Exercise directions: Extract every line that contains the word "names".

** START **

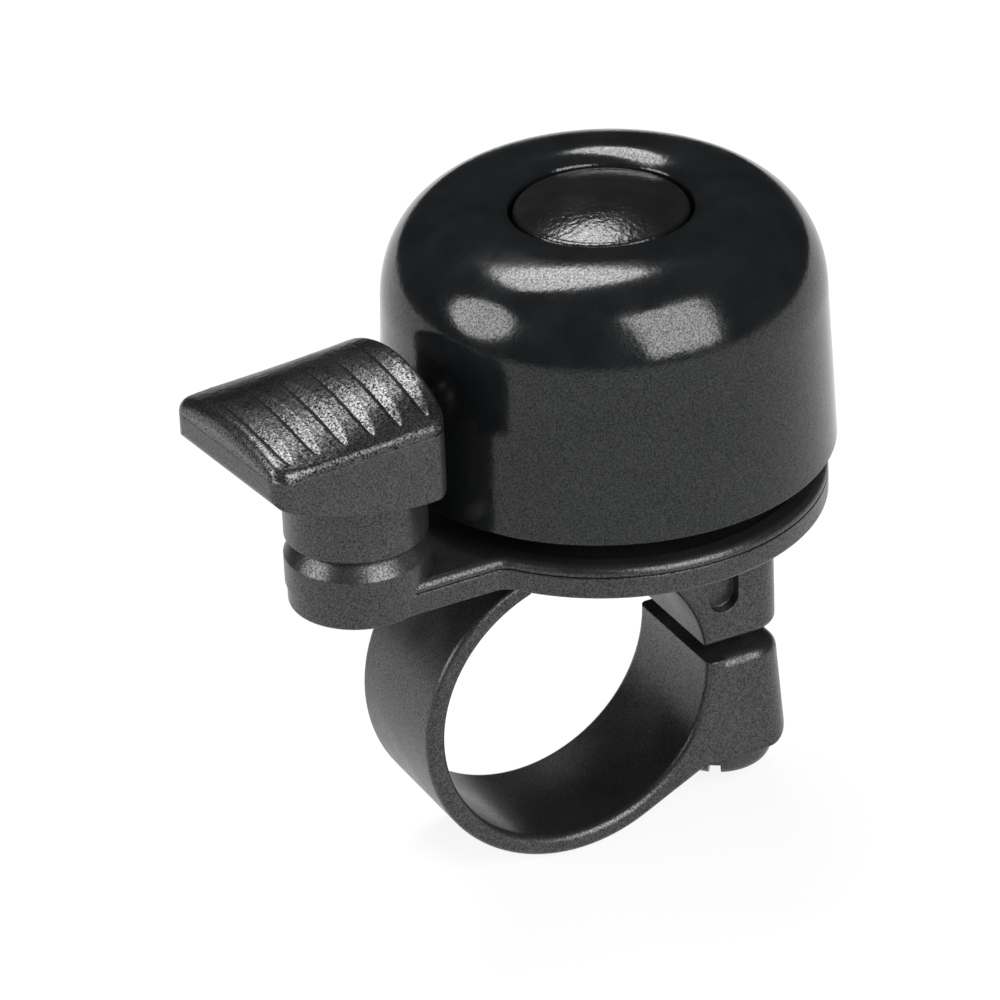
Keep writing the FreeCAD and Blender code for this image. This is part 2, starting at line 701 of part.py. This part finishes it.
def under_crown():
    """Everything below the pad's crowned top face."""
    outer = crown_section(-LEVER_OUT, LEVER_TOP_OUT, CROWN_OUT)
    inner = crown_section(LEVER_IN, LEVER_TOP_IN, CROWN_IN)
    return Part.makeLoft([outer, inner], True, True)


def under_seam():
    """Everything below the flat seam between the lever and its pad."""
    low = LEVER_LOW - OVER
    seam = [(-LEVER_OUT, LEVER_TOP_OUT - PAD_THICK), (LEVER_IN, LEVER_TOP_IN - PAD_THICK)]
    corners = [(-LEVER_OUT, low)] + seam + [(LEVER_IN, low), (-LEVER_OUT, low)]
    return slab(polyline(corners), 4 * LEVER_HALF_WIDTH)


def above_underside():
    """Everything above the lever's underside, which sweeps up to the free end."""
    bottom = (LEVER_LOW_AT, LEVER_LOW)
    tip = (-LEVER_OUT, LEVER_LOW_OUT)
    middle = ((bottom[0] + tip[0]) / 2, LEVER_LOW + (LEVER_LOW_OUT - LEVER_LOW) * UNDERSIDE_SAG)
    heel = (LEVER_IN - HEEL_R, LEVER_LOW + HEEL_R)
    top = LEVER_TOP_IN + CROWN_IN
    edges = [arc(tip, middle, bottom), line(bottom, (heel[0], LEVER_LOW))]
    edges.append(ring_arc(HEEL_R, -90, 0, heel))
    edges += polyline([(LEVER_IN, heel[1]), (LEVER_IN, top), (-LEVER_OUT, top), tip])
    body = slab(edges, 4 * LEVER_HALF_WIDTH)

    def at_tip(p):
        return hypot(p.x - tip[0], p.z - tip[1]) < NEAR

    return body.makeFillet(TIP_R, edges_where(body, at_tip))


def lever_turned(shape):
    """Turned about the stem, as the lever sits on it."""
    placed = shape.copy()
    placed.rotate(vec(0, 0, 0), vec(0, 0, 1), LEVER_TURN)
    return placed


def thumb_pad():
    """Crowned pad on top of the lever."""
    return lever_turned(lever_plan().common(under_crown()).cut(under_seam()))


def striker_body():
    """Stem with its ball cavity and spring socket, and the lever under the pad."""
    lever = lever_plan().common(above_underside()).common(under_seam())
    body = lever_turned(lever).fuse(cylinder(STEM_R, STEM_LOW, LEVER_LOW + HEEL_R))
    body = body.cut(Part.makeSphere(CAVITY_R, vec(0, 0, PIVOT_Z)))
    body = body.cut(cylinder(SPRING_R + SPRING_WIRE_R + SPRING_ROOM, STEM_LOW, SPRING_TOP))
    return body.cut(hammer_shank(HAMMER_R + FIT, HAMMER_TIP)).removeSplitter()


def hammer_shank(radius, end):
    """Cylinder along X from inside the lever towards the dome."""
    length = end - HAMMER_START
    return Part.makeCylinder(radius, length, vec(HAMMER_START, 0, HAMMER_Z), vec(1, 0, 0))


def hammer():
    """Round-nosed striking pin."""
    nose = Part.makeSphere(HAMMER_R, vec(HAMMER_TIP - HAMMER_R, 0, HAMMER_Z))
    shank = hammer_shank(HAMMER_R, HAMMER_TIP - HAMMER_R)
    return shank.fuse(nose).removeSplitter()


# ---- Files ---------------------------------------------------------------

ROW_PIECES = (clamp_saddle, clamp_strap, clamp_nut, clamp_washer, clamp_screw)
BELL_PIECES = (
    lower_plate, upper_plate, swivel_washer, centre_bolt,
    dome, dome_bush, dome_washer, dome_nut, dome_cap,
)
BOSS_PIECES = (spring_plug, plug_screw, striker_spring, striker_body, thumb_pad, hammer)


def write(name, shape):
    shape.exportStep("parts/" + name + ".step")
    print("%-16s solids %d valid %s volume %.1f" % (name, len(shape.Solids), shape.isValid(), shape.Volume))


os.makedirs("parts", exist_ok=True)
for make in ROW_PIECES:
    write(make.__name__, make())
for make in BELL_PIECES:
    write(make.__name__, bell_place(make()))
for make in BOSS_PIECES:
    write(make.__name__, boss_place(make()))
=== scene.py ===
import bpy
import json
import math
from mathutils import Matrix, Vector, noise


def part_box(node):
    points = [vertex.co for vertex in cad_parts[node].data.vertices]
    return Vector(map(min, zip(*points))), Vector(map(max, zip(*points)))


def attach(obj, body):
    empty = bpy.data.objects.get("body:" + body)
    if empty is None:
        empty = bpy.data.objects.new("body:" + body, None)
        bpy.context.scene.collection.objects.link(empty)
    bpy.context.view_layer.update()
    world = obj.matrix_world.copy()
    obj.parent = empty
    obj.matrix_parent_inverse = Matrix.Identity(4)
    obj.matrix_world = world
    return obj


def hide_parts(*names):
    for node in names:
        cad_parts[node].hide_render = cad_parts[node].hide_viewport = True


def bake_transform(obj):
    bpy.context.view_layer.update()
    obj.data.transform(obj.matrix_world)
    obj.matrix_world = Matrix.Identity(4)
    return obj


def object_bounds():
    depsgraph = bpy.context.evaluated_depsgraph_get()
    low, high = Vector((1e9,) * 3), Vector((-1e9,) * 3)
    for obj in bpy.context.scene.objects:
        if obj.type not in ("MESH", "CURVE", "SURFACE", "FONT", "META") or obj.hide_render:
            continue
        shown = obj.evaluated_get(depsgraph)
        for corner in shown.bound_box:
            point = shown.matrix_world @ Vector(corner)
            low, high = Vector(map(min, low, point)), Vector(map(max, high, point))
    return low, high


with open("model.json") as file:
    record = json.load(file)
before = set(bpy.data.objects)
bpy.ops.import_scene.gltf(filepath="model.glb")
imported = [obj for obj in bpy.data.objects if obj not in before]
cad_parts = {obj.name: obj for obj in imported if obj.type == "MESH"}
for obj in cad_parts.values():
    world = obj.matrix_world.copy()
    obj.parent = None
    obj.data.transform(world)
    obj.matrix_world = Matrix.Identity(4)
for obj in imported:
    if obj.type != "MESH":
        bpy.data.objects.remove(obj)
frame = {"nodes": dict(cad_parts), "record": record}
cad_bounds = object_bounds()

MM = 0.001
MICRON = MM * MM
RECORD = frame["record"]
JOINTS = {joint["name"]: joint for joint in RECORD["behaviour"]["joints"]}


def axis_of(node):
    """Point at the bar's height on the upright axis of a node."""
    low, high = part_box(node)
    return Vector(((low.x + high.x) / 2, (low.y + high.y) / 2, 0))


def direction_at(azimuth, elevation):
    """Unit vector at an azimuth from +X and an elevation, both in radians."""
    level = math.cos(elevation)
    return Vector((math.cos(azimuth) * level, math.sin(azimuth) * level, math.sin(elevation)))


# ---- Camera ----------------------------------------------------------------

CAMERA_AZIMUTH = math.radians(-26.48)
CAMERA_ELEVATION = math.radians(29.36)
CAMERA_ROLL = math.radians(-2.46)
CAMERA_DISTANCE = 450 * MM
CAMERA_LENS = 210.07
CAMERA_NEAREST = 10 * MM
SENSOR_WIDTH = 36.0
AIM_RIGHT = 8.914 * MM
AIM_UP = -11.741 * MM


def make_camera():
    """Camera that looks along the bar and down, with its azimuth taken from -Y."""
    back = direction_at(CAMERA_AZIMUTH, CAMERA_ELEVATION)
    back = Vector((back.y, -back.x, back.z))
    level_right = (-back).cross(Vector((0, 0, 1))).normalized()
    level_up = level_right.cross(-back)
    right = math.cos(CAMERA_ROLL) * level_right + math.sin(CAMERA_ROLL) * level_up
    up = math.cos(CAMERA_ROLL) * level_up - math.sin(CAMERA_ROLL) * level_right
    place = axis_of("dome") - AIM_RIGHT * right - AIM_UP * up + CAMERA_DISTANCE * back
    data = bpy.data.cameras.new("camera")
    data.lens = CAMERA_LENS
    data.sensor_width = SENSOR_WIDTH
    data.clip_start = CAMERA_NEAREST
    camera = bpy.data.objects.new("camera", data)
    turn = Matrix((right, up, back)).transposed().to_4x4()
    camera.matrix_world = Matrix.Translation(place) @ turn
    bpy.context.scene.collection.objects.link(camera)
    bpy.context.scene.camera = camera


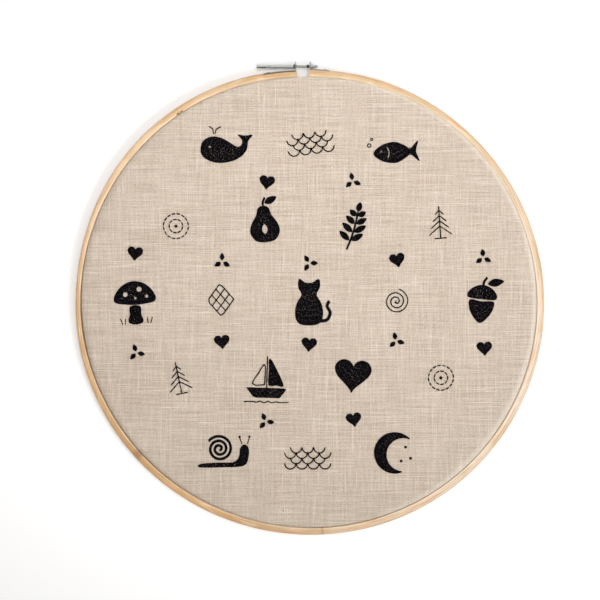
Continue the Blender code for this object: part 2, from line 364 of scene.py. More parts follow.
def linen_material():
    made, tree, shader = new_material("linen", 0.92, Sheen_Weight=0.10, Sheen_Roughness=0.6)
    place = node(tree, "ShaderNodeTexCoord").outputs["Object"]
    weft = stretched_noise(tree, place, (36 * MM, 0.80 * MM, 1.0), detail=1)
    warp = stretched_noise(tree, place, (0.80 * MM, 24 * MM, 1.0), detail=1, shift=7.3)
    pores = stretched_noise(tree, place, (0.90 * MM, 0.80 * MM, 1.0), detail=2, rough=0.6, shift=1.7)
    weft_slub = between(tree, stretched_noise(tree, place, (30 * MM, 0.9 * MM, 1.0), 1, shift=3.1), 0.60, 0.72)
    warp_slub = between(tree, stretched_noise(tree, place, (0.9 * MM, 32 * MM, 1.0), 1, shift=5.7), 0.60, 0.73)
    mottle = stretched_noise(tree, place, (45 * MM, 45 * MM, 1.0), detail=3)
    threads = math_node(tree, 'MULTIPLY_ADD', weft, 0.38, math_node(tree, 'MULTIPLY', warp, 0.23))
    threads = math_node(tree, 'MULTIPLY_ADD', pores, 0.405, threads)
    slubs = math_node(tree, 'MAXIMUM', weft_slub, math_node(tree, 'MULTIPLY', warp_slub, 0.75))
    tone = math_node(tree, 'MULTIPLY_ADD', slubs, 0.155, threads)
    tone = math_node(tree, 'MULTIPLY_ADD', mottle, 0.07, math_node(tree, 'SUBTRACT', tone, 0.053))
    colour = ramp(tree, tone, ((0.37, LINEN_DARK), (0.50, LINEN_MIDDLE), (0.67, LINEN_PALE)))
    centred = node(tree, "ShaderNodeMapping", {"Vector": place, "Location": (0, -CENTRE_Y, 0), "Scale": (1, 1, 0)})
    flat = centred.outputs[0]
    reach = node(tree, "ShaderNodeVectorMath", {0: flat}, operation='LENGTH').outputs["Value"]
    outward = node(tree, "ShaderNodeVectorMath", {0: flat}, operation='NORMALIZE').outputs["Vector"]
    lit_side = (math.cos(math.radians(EDGE_LIT_DEG)), math.sin(math.radians(EDGE_LIT_DEG)), 0)
    side = node(tree, "ShaderNodeVectorMath", {0: outward, 1: lit_side}, operation='DOT_PRODUCT').outputs["Value"]
    edge = between(tree, reach, HOOP_OUTER_R - 10.5 * MM, HOOP_OUTER_R - 7.2 * MM)
    # Painted light on the rolled edge: a paler tone on the side towards the lights stands in for a highlight, a greyer
    # tone on the far side for shade
    edge_painted_highlight = math_node(tree, 'MULTIPLY', edge, between(tree, side, -0.2, 0.6, 0.0, 0.35))
    edge_painted_shade = math_node(tree, 'MULTIPLY', edge, between(tree, side, -0.9, -0.3, 0.22, 0.0))
    colour = mix_colour(tree, edge_painted_highlight, colour, (0.78, 0.71, 0.62))
    colour = mix_colour(tree, edge_painted_shade, colour, (0.30, 0.24, 0.19))
    for x, y, half_length, half_width, turn_deg, darkness in SPECKS:
        mark = speck(tree, place, x, y, half_length, half_width, turn_deg)
        colour = mix_colour(tree, math_node(tree, 'MULTIPLY', mark, darkness), colour, (0.09, 0.06, 0.04))
    tree.links.new(colour, shader.inputs["Base Color"])
    height = math_node(tree, 'MULTIPLY_ADD', plain_weave(tree, place), 0.35, threads)
    height = math_node(tree, 'MULTIPLY_ADD', slubs, 0.5, height)
    bump(tree, shader, height, 0.35 * MM)
    return made


def plain_weave(tree, place):
    """Over and under in turn: each thread is high where its row and column are both odd or both even."""
    waves = []
    axes = node(tree, "ShaderNodeSeparateXYZ", {0: place})
    for axis in ("X", "Y"):
        turn = math_node(tree, 'MULTIPLY', axes.outputs[axis], math.pi / WEAVE_PITCH)
        waves.append(math_node(tree, 'SINE', turn))
    return math_node(tree, 'ABSOLUTE', math_node(tree, 'MULTIPLY', waves[0], waves[1]))


# Wood

WOOD_PINK = (0.80, 0.53, 0.36)
WOOD_OLIVE = (0.58, 0.46, 0.25)
WOOD_CREAM = (0.90, 0.74, 0.52)
WOOD_GRAIN = (0.48, 0.25, 0.10)

# Stains on the outer ring's face, given as the specks are
DABS = (
    (-99.5, 142.4, 2.0, 1.4, 35, 0.85),
    (-96.9, 144.2, 1.6, 1.0, 35, 0.70),
)


def wood_material(name, stops, patches=(), dabs=()):
    """Bent strip wood. Its grain coordinates are millimetres along the ring and round its section.

    The outer half of the front face, which is 15 to 19 mm round from the section's start, has painted shade, and its
    inner edge a painted highlight.
    """
    made, tree, shader = new_material(name, 0.58, Specular_IOR_Level=0.30)
    uv = node(tree, "ShaderNodeUVMap", uv_map="grain").outputs["UV"]
    axes = node(tree, "ShaderNodeSeparateXYZ", {0: uv})
    along = axes.outputs["X"]
    ring = math_node(tree, 'DIVIDE', along, math.tau * HOOP_OUTER_R / MM)
    base = ramp(tree, ring, stops)
    grain = stretched_noise(tree, uv, (42, 1.1, 1), detail=4, rough=0.65)
    fibre = stretched_noise(tree, uv, (9, 0.22, 1), detail=2, shift=4.2)
    pink = stretched_noise(tree, uv, (34, 14, 1), detail=2, shift=9.9)
    olive = stretched_noise(tree, uv, (26, 11, 1), detail=2, shift=17.3)
    cream = stretched_noise(tree, uv, (17, 2.6, 1), detail=2, shift=23.9)
    darker = between(tree, grain, 0.47, 0.64, 0.0, 0.60)
    colour = mix_colour(tree, between(tree, pink, 0.50, 0.66, 0.0, 0.50), base, WOOD_PINK)
    colour = mix_colour(tree, between(tree, olive, 0.52, 0.68, 0.0, 0.45), colour, WOOD_OLIVE)
    colour = mix_colour(tree, between(tree, cream, 0.52, 0.70, 0.0, 0.45), colour, WOOD_CREAM)
    colour = mix_colour(tree, darker, colour, WOOD_GRAIN)
    colour = mix_colour(tree, between(tree, fibre, 0.35, 0.62, 0.20, 0.0), colour, (0.34, 0.17, 0.065))
    # Painted shade on the outer half of the front face, and a painted highlight along its inner edge
    colour = mix_colour(tree, between(tree, axes.outputs["Y"], 15.0, 18.6, 0.34, 0.0), colour, WOOD_GRAIN)
    colour = mix_colour(tree, between(tree, axes.outputs["Y"], 18.0, 19.4, 0.0, 0.34), colour, WOOD_CREAM)
    for place, half_length, darkness in patches:
        far = math_node(tree, 'ABSOLUTE', math_node(tree, 'SUBTRACT', along, place))
        mark = between(tree, far, 0.2 * half_length, half_length, darkness, 0.0)
        colour = mix_colour(tree, mark, colour, (0.22, 0.11, 0.045))
    spot = node(tree, "ShaderNodeTexCoord").outputs["Object"]
    for x, y, half_length, half_width, turn_deg, darkness in dabs:
        mark = speck(tree, spot, x, y, half_length, half_width, turn_deg, z=HOOP_DEPTH - 0.6 * MM)
        colour = mix_colour(tree, math_node(tree, 'MULTIPLY', mark, darkness), colour, (0.16, 0.085, 0.035))
    tree.links.new(colour, shader.inputs["Base Color"])
    height = math_node(tree, 'MULTIPLY_ADD', fibre, 0.6, grain)
    bump(tree, shader, height, 0.12 * MM)
    return made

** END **

Result of this task:
def hide_parts(*names):
    for node in names:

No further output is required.